Barata respondeu que o Brasil usa a mesma cadeia dos últimos anos. “Essa é uma das necessidades que o ONS tem hoje: a melhoria do mecanismo de formação de preço e, consequentemente, do planejamento de uso do sistema de abastecimento como um todo.” O especialista ainda mencionou que o setor energético precisa ser preparado para lidar com eventos climáticos extremos, que se tornarão cada vez mais frequentes: “para isso, precisamos de um planejamento de longo prazo, incluindo a retomada de investimentos em hidrelétricas reversíveis, que podem ser uma solução para garantir o abastecimento energético em tempos de seca.”
Frente à continuidade dessa situação e às previsões climáticas incertas, os debates sobre as medidas, a Reforma Administrativa e a modernização estatal, assim como a adoção de novas políticas do tipo, ganham relevância para promover mais eficiência, enquanto o Brasil busca equilibrar segurança energética, sustentabilidade e custo para os consumidores. “Nós, da FecomercioSP, somos muito ativos nessas questões e promovemos, constantemente, orientações e campanhas de esclarecimento aos diversos setores. O melhor que podemos fazer diante das dificuldades que surgirão é recomendar a racionalização do uso de energia nos próximos meses”, concluiu Goldemberg. A reforma do setor de energia, por sua vez, deve partir do governo, pois requer uma revisão completa, muito bem planejada e articulada, e a favor do coletivo, sem favorecer grupos específicos.

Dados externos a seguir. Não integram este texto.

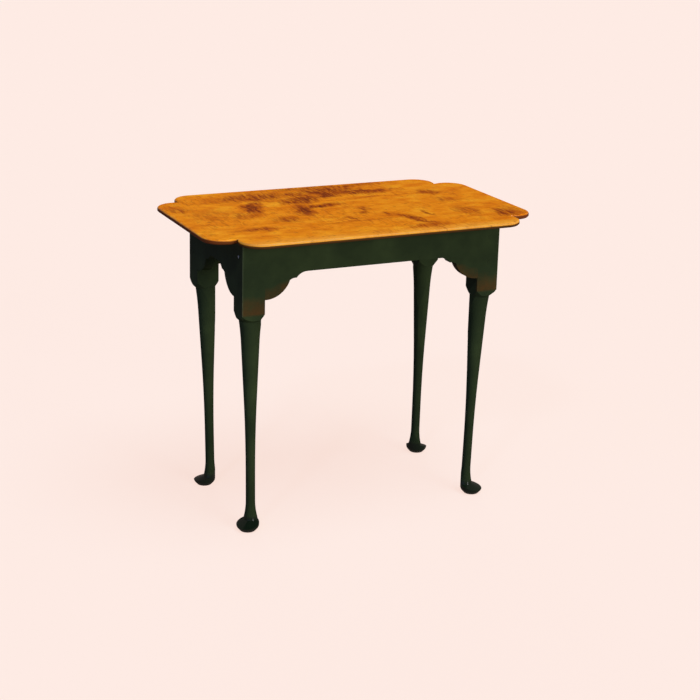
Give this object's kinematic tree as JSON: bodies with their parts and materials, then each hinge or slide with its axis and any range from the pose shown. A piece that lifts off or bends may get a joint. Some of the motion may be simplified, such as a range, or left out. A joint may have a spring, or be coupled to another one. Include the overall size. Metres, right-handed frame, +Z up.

Painel de economia circular
Após a reunião, foi divulgado o protocolo mundial de circularidade para empresas, em elaboração pelo Conselho Empresarial Mundial para o Desenvolvimento Sustentável e pela One Planet Network, seguido por apresentações da Leroy Merlin e da Telhanorte a respeito de um produto de economia circular, uma areia reciclada obtida a partir de resíduos cerâmicos das lojas.